Por meio dos recursos formais de cada filme é possível perceber claramente o que está em jogo, as relações da desigualdade social no Brasil, de ricos que não estão nem ai para os pobres, e de pobres que vivem independentes dos ricos. Em “Um Lugar ao Sol”, pessoalmente, esperava a completa retaliação das classes de ricos, e é isso que vemos. Em “Avenida Brasília Formosa” o esperado eram as tematizações políticas e econômicas dos reabrigados, e não é isso que ocorre. Para alguns o filme pode ate mesmo revelar um esvaziamento politico e “Um Lugar ao Sol” um exagero, desnecessária exposição dessas pessoas. De toda forma refuto as duas percepções. O filme dos ricos realiza um procedimento contrário em relação a representação, uma vez que esses ricos diariamente são mostrado pelas mídias como pessoas de vidas exemplares, padrão de projetos pessoais. Realizar um filme aos moldes de “Avenida Brasília Formosa” seria uma reiteração desses discursos, todos sabemos que os ricos tem suas maneiras de fruírem a própria vida. Além do que, como anuncia o letreiro no inicio do filme, de 157 donos de coberturas procurados pela produção somente 9 deles aceitaram participar. Dessas 9 pessoas, considerando a vida que levam e seus ideais de privacidade/isolamento e conforto de acordo com o que é mostrado no filme, provavelmente nenhuma aceitaria a presença de um equipe cinematográfica acompanhando suas rotinas. Dessa forma essas pessoas anunciam de premissa a forma como querem ser filmados, superficialmente, por meio de entrevistas que não lhe tomem tempo, bem próxima a televisão, sem saberem que o cinema guarda o gérmen da destruição.

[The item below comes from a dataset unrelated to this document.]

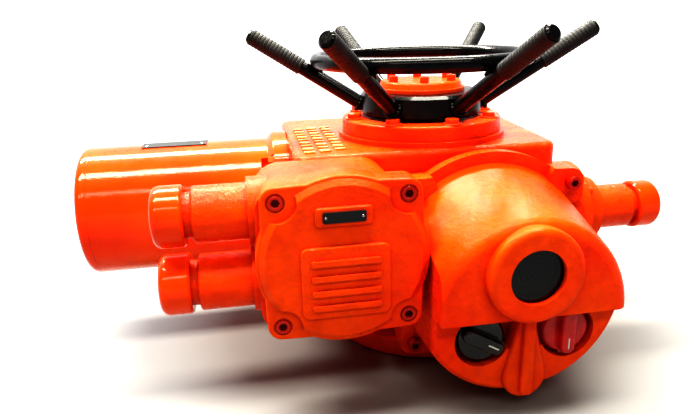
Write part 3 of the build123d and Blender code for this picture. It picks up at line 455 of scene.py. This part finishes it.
# ---- Detail pieces ----
def piece(name, bm, look, body):
    """Turns a bmesh into a piece that rides on a body."""
    for face in bm.faces:
        face.smooth = True
    bmesh.ops.recalc_face_normals(bm, faces=bm.faces)
    mesh = bpy.data.meshes.new(name)
    bm.to_mesh(mesh)
    bm.free()
    mesh.materials.append(MATERIALS[look])
    obj = bpy.data.objects.new(name, mesh)
    bpy.context.scene.collection.objects.link(obj)
    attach(obj, body)


def facing(at, normal):
    """Matrix that puts local +Z along the normal at a point."""
    return Matrix.Translation(at) @ Vector(normal).to_track_quat("Z", "Y").to_matrix().to_4x4()


def lathe(bm, matrix, profile, steps=32):
    """Closed ring of (radius, height) points turned about local Z."""
    rings = []
    for k in range(steps):
        turn = 2 * math.pi * k / steps
        rings.append([
            bm.verts.new(matrix @ Vector((r * math.cos(turn), r * math.sin(turn), h))) for r, h in profile
        ])
    for k, ring in enumerate(rings):
        after = rings[(k + 1) % steps]
        for i in range(len(profile)):
            j = (i + 1) % len(profile)
            bm.faces.new((ring[i], after[i], after[j], ring[j]))


def dome(radius, height):
    """Profile of a domed rivet head, with a pinhole so that it stays one closed ring."""
    steps = 6
    points = [(RIVET_PINHOLE, 0.0), (radius, 0.0)]
    for k in range(1, steps + 1):
        angle = math.pi / 2 * k / steps
        points.append((max(RIVET_PINHOLE, radius * math.cos(angle)), height * math.sin(angle)))
    return points


def weld_bead(bm, at, normal, radius, thick, ripples=14):
    """Rippled bead laid round a joint."""
    matrix = facing(at, normal)
    around = ripples * 6
    across = 10
    loops = []
    for k in range(around):
        turn = 2 * math.pi * k / around
        puddle = thick * (1 + 0.16 * math.cos(ripples * turn) + random.uniform(-0.05, 0.05))
        loop = []
        for i in range(across):
            side = 2 * math.pi * i / across
            reach = radius + puddle * math.cos(side)
            spot = (reach * math.cos(turn), reach * math.sin(turn), puddle * math.sin(side))
            loop.append(bm.verts.new(matrix @ Vector(spot)))
        loops.append(loop)
    for k, loop in enumerate(loops):
        after = loops[(k + 1) % around]
        for i in range(across):
            j = (i + 1) % across
            bm.faces.new((loop[i], after[i], after[j], loop[j]))


def soft_bar(bm, matrix, size, edge):
    """Block with rounded edges."""
    part = bmesh.new()
    bmesh.ops.create_cube(part, size=1.0)
    bmesh.ops.scale(part, vec=size, verts=part.verts)
    bmesh.ops.bevel(part, geom=part.edges[:], offset=edge, segments=3, affect="EDGES", profile=0.5)
    part.transform(matrix)
    mesh = bpy.data.meshes.new("part")
    part.to_mesh(mesh)
    part.free()
    bm.from_mesh(mesh)
    bpy.data.meshes.remove(mesh)


def rod_directions():
    """Level unit vectors along the rods, seen from above."""
    angles = [math.radians(ROD_PHASE + 360 / ROD_COUNT * k) for k in range(ROD_COUNT)]
    return [Vector((math.cos(angle), math.sin(angle), 0)) for angle in angles]


def on_rod(out, radius):
    """Point on a rod's axis at a radius from the handwheel's axis."""
    return out * radius + Vector((0, 0, ROD_ROOT[1] + (radius - ROD_ROOT[0]) * ROD_SLOPE))


def handwheel_welds():
    """Beads where each rod enters the hub, and where the ring lies on the rod."""
    steep = math.hypot(1, ROD_SLOPE)
    hub = bmesh.new()
    ring = bmesh.new()
    for out in rod_directions():
        along = (out + Vector((0, 0, ROD_SLOPE))).normalized()
        over = (Vector((0, 0, 1)) - out * ROD_SLOPE).normalized()
        foot = on_rod(out, HUB_R + HUB_WELD_OUT)
        weld_bead(hub, foot, along, ROD_R + HUB_WELD_GAP, HUB_WELD_THICK)
        contact = on_rod(out, RING_R) + over * ROD_R + along * (ROD_R * ROD_SLOPE / steep)
        weld_bead(ring, contact, over, RING_WELD_R, RING_WELD_THICK, RING_WELD_RIPPLES)
    piece("hub_welds", hub, "black_enamel", "handwheel")
    piece("ring_welds", ring, "black_enamel", "handwheel")


def bonnet_washers():
    """Flat washer with softened outer edges under each bonnet bolt."""
    bm = bmesh.new()
    profile = [
        (WASHER_BORE, 0.0), (0.0093, 0.0), (WASHER_R, 0.0004), (WASHER_R, 0.0009), (0.0093, WASHER_T),
        (WASHER_BORE, WASHER_T),
    ]
    for k in range(BONNET_SCREW_COUNT):
        angle = math.radians(BONNET_SCREW_PHASE + 360 / BONNET_SCREW_COUNT * k)
        at = (BONNET_SCREW_R * math.cos(angle), BONNET_SCREW_R * math.sin(angle), BONNET_TOP)
        lathe(bm, Matrix.Translation(at), profile)
    piece("bonnet_washers", bm, "smooth_orange", "casing")


def screw_collars():
    """Painted sealing ring round each terminal screw's head, in its counterbore."""
    bm = bmesh.new()
    profile = [
        (COLLAR_BORE, 0.0), (COLLAR_R, 0.0), (COLLAR_R, 0.0009), (0.0071, COLLAR_T), (0.0067, COLLAR_T),
        (COLLAR_BORE, 0.0009),
    ]
    for i in (-1, 1):
        for j in (-1, 1):
            x = TERMINAL_AT[0] + TERMINAL_BOLT * i
            z = TERMINAL_AT[1] + TERMINAL_BOLT * j
            lathe(bm, facing((x, RIM_FRONT + COLLAR_SINK, z), (0, -1, 0)), profile)
    piece("screw_collars", bm, "smooth_orange", "casing")


def plate_rivets():
    """Four drive rivets through the curved rating plate, two through the label."""
    bm = bmesh.new()
    for x in (PLATE_X[0] + PLATE_RIVET_INSET, PLATE_X[1] - PLATE_RIVET_INSET):
        for tilt in PLATE_TILTS:
            angle = math.radians(tilt)
            normal = Vector((0, math.sin(angle), math.cos(angle)))
            at = Vector((x, *MOTOR_AT[1:])) + normal * (PLATE_R - PLATE_RIVET_SINK)
            lathe(bm, facing(at, normal), dome(*PLATE_RIVET), RIVET_STEPS)
    for side in (-LABEL_RIVET_X, LABEL_RIVET_X):
        at = (LABEL_AT[0] + side, LABEL_FRONT + SINK, LABEL_AT[1])
        lathe(bm, facing(at, (0, -1, 0)), dome(*LABEL_RIVET), RIVET_STEPS)
    piece("plate_rivets", bm, "bearing_steel", "casing")


def cast_marks():
    """Three rows of raised foundry bars on the housing top, in a paler orange that is a painted highlight
    for their glints; they carry no lettering.
    """
    bm = bmesh.new()
    for row in range(MARK_ROWS):
        x = MARKS_AT[0] + MARKS_PITCH * row
        for k in range(MARKS_IN_ROW):
            y = MARKS_AT[1] + MARKS_PITCH * k + MARKS_STAGGER * row
            tilt = Matrix.Rotation(math.radians(MARK_TILT * (-1) ** k), 4, "Z")
            size = (MARK_LENGTH, MARK_WIDTHS[(k + row) % 2], MARK_HEIGHT)
            soft_bar(bm, Matrix.Translation((x, y, HOUSING_TOP)) @ tilt, size, edge=0.0009)
    piece("cast_marks", bm, "mark_glint_orange", "casing")


def dial_scale():
    """Ticks round the dial, with a longer and wider one at each quarter."""
    bm = bmesh.new()
    for k in range(TICK_COUNT):
        width, reach = LONG_TICK if k % TICKS_PER_QUARTER == 0 else SHORT_TICK
        turn = Matrix.Rotation(2 * math.pi * k / TICK_COUNT, 4, "Y")
        at = Matrix.Translation((WINDOW_AT[0], DIAL_FRONT, WINDOW_AT[1])) @ turn
        at = at @ Matrix.Translation((0, -TICK_RAISE, TICK_OUTER_R - reach / 2))
        soft_bar(bm, at, (width, TICK_T, reach), edge=0.0001)
    piece("dial_scale", bm, "pale_ink", "dial")


def dial_pointer():
    """Fixed pointer that reaches in over the dial from the wall of the window's bore."""
    bm = bmesh.new()
    z = WINDOW_AT[1] + WINDOW_BORE_R - POINTER_SIZE[2] / 2
    at = Matrix.Translation((WINDOW_AT[0], DIAL_FRONT - POINTER_GAP, z))
    soft_bar(bm, at, POINTER_SIZE, edge=0.0003)
    piece("dial_pointer", bm, "knob_red", "casing")


def knob_lines():
    """Pale index line let into the pointing half of each knob's grip bar."""
    for body, (x, z, turn, slot) in KNOBS.items():
        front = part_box(f"{body}_knob")[0].y
        bm = bmesh.new()
        at = Matrix.Translation((x, front + SINK, z)) @ Matrix.Rotation(math.radians(turn), 4, "Y")
        soft_bar(bm, at @ Matrix.Translation((0, 0, -KNOB_LINE_OUT)), KNOB_LINE_SIZE, edge=0.0002)
        piece(f"{body}_index", bm, "pale_ink", body)


# ---- Studio ----
def floor_paint():
    """Matt grey floor that fades into the surround towards its rim."""
    s = Shader("floor", Roughness=0.95)
    s.drive("Base Color", s.mix(s.noise(3.0, 2.0), *FLOOR_SHADES))
    length = s.add("ShaderNodeVectorMath", operation="LENGTH")
    s.feed(length.inputs[0], s.place)
    s.drive("Alpha", s.span(length.outputs["Value"], FLOOR_CLEAR_R, FLOOR_R * 0.98, 1.0, 0.0))
    return s.material


def floor():
    """Round floor just under the flange."""
    bm = bmesh.new()
    bmesh.ops.create_circle(bm, cap_ends=True, radius=FLOOR_R, segments=96)
    mesh = bpy.data.meshes.new("floor")
    bm.to_mesh(mesh)
    bm.free()
    mesh.materials.append(floor_paint())
    obj = bpy.data.objects.new("floor", mesh)
    obj.location.z = -FLOOR_DROP
    bpy.context.scene.collection.objects.link(obj)


def strip_lights():
    """Long soft strips along X, each aimed at the motor's axis."""
    across = Vector((1, 0, 0))
    for k, (elevation, width, power) in enumerate(STRIPS):
        angle = math.radians(elevation)
        away = Vector((0, -math.cos(angle), math.sin(angle)))
        data = bpy.data.lights.new(f"strip_{k}", "AREA")
        data.shape = "RECTANGLE"
        data.size = LIGHT_LENGTH
        data.size_y = width
        data.energy = power
        data.color = WARM_WHITE
        light = bpy.data.objects.new(f"strip_{k}", data)
        turn = Matrix((across, away.cross(across), away)).transposed().to_4x4()
        light.matrix_world = Matrix.Translation(Vector(MOTOR_AT) + away * LIGHT_REACH) @ turn
        bpy.context.scene.collection.objects.link(light)


def surround():
    """Soft white surround: bright behind the object and near the ground, dim in front and above."""
    world = bpy.data.worlds.new("studio")
    world.use_nodes = True
    bpy.context.scene.world = world
    nodes = world.node_tree.nodes
    links = world.node_tree.links
    split = nodes.new("ShaderNodeSeparateXYZ")
    links.new(nodes.new("ShaderNodeTexCoord").outputs["Generated"], split.inputs["Vector"])
    brightest = nodes.new("ShaderNodeMath")
    brightest.operation = "MAXIMUM"
    for k, (axis, start, end, before, after) in enumerate(SURROUND):
        spread = nodes.new("ShaderNodeMapRange")
        spread.interpolation_type = "SMOOTHSTEP"
        links.new(split.outputs[axis], spread.inputs["Value"])
        spread.inputs["From Min"].default_value = start
        spread.inputs["From Max"].default_value = end
        spread.inputs["To Min"].default_value = before
        spread.inputs["To Max"].default_value = after
        links.new(spread.outputs["Result"], brightest.inputs[k])
    background = nodes["Background"]
    background.inputs["Color"].default_value = (1, 1, 1, 1)
    links.new(brightest.outputs["Value"], background.inputs["Strength"])


def camera():
    data = bpy.data.cameras.new("camera")
    data.sensor_width = CAMERA_SENSOR
    data.lens = CAMERA_LENS
    obj = bpy.data.objects.new("camera", data)
    obj.matrix_world = (
        Matrix.Translation(CAMERA_AT)
        @ Matrix.Rotation(math.radians(CAMERA_YAW), 4, "Z")
        @ Matrix.Rotation(math.radians(CAMERA_PITCH), 4, "X")
        @ Matrix.Rotation(math.radians(CAMERA_ROLL), 4, "Z")
    )
    bpy.context.scene.collection.objects.link(obj)
    bpy.context.scene.camera = obj


def colours():
    settings = bpy.context.scene.view_settings
    settings.view_transform = "Standard"
    settings.look = "Very High Contrast"


dress_frame()
handwheel_welds()
bonnet_washers()
screw_collars()
plate_rivets()
cast_marks()
dial_scale()
dial_pointer()
knob_lines()
floor()
strip_lights()
surround()
camera()
colours()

Em “Avenida Brasília Formosa” o diretor também segue o fluxo contrário do lugar comum das representações. Não dramatizações e conteúdos exclusivamente políticos, e sim pessoas em situações comuns, dando margem a interpretações abertas. Não se trata mais do discurso de que ser pobre é passar por necessidade, tristezas e impossibilidades. É uma vida comum, tão comum quanto a vida dos ricos filmados outrora em “Um Lugar ao Sol”. Isolar-se na sua cobertura, repleto de câmeras e solidões pode ser pior que a vida nas favelas do Recife que têm a liberdade de fruir na sua própria cidade, e dos pescadores, que em alto mar podem se entregar.

A questão é porque realmente acreditamos neste outro? O que nos faz sentir empenhados em ver um filme que trate sobre a relação, ou sobre a vida de outrem? Talvez seja porque os homens, mesmo se relacionando varias horas por dia e há muito tempo, não aprenderam ainda a se relacionarem. As situações de “guerras” (pensemos em todas as possíveis significações da palavra guerra) travadas no mundo afora mostram a tristeza da vida dos homens diante dos outros. Outrora é a nossa própria vida que se depara com uma tristeza do mundo, seja por meio de alguma ação ou injustiça ou pobreza, e sempre tem a ver com o outro ou os outros. Isso nos acomete em algum momento, e é isso que importa para o homem no fim das contas, ser pobre ou rico, seja do que for, de alma, de bens materiais, de conhecimento, de amigos, de momentos felizes, de amantes, do que for, e o outro é a razão maior da não plenitude desses conceitos. Parece que é realmente por isso que todos querem ser ricos e prolongam as piores situações do mundo, se acostumam com a concorrência. O dinheiro é a possibilidade da felicidade, de se ter o que quiser de matéria e vida, de se comprar pessoas, viagens, espaços, de ser um diretor mesmo do cinema da própria vida, e talvez o cinema tenha nos provado isso, a possibilidade de com o dinheiro se moldar a vida, construir o que se quer. Não é também o próprio cinema que nos substitui a vida, com seu voyeurismo perfeito, com suas ilusões de vivencias em cotidianos, em situações banais, em situações espetaculares, mas não é o próprio cinema que nos ensina a viver? Nos perdoa por não vivermos porque ele mesmo existe. Não seria então a resposta do cinema contemporânea ao capitalismo, em termos da possibilidade de se ter estética nas situações mais cotidianas e adversas, num fluxo contrário à lógica do dinheiro e do espetáculo, no qual o cinema clássico tanto defendeu. Viés esquerdista neste novo cinema, indo contra a necessidade do acumulação de bens, indo contra o espetáculo sugerido, atendo-se à simplicidade da vida, das experiências estéticas ordinárias, tornando possível e bela uma vida simples.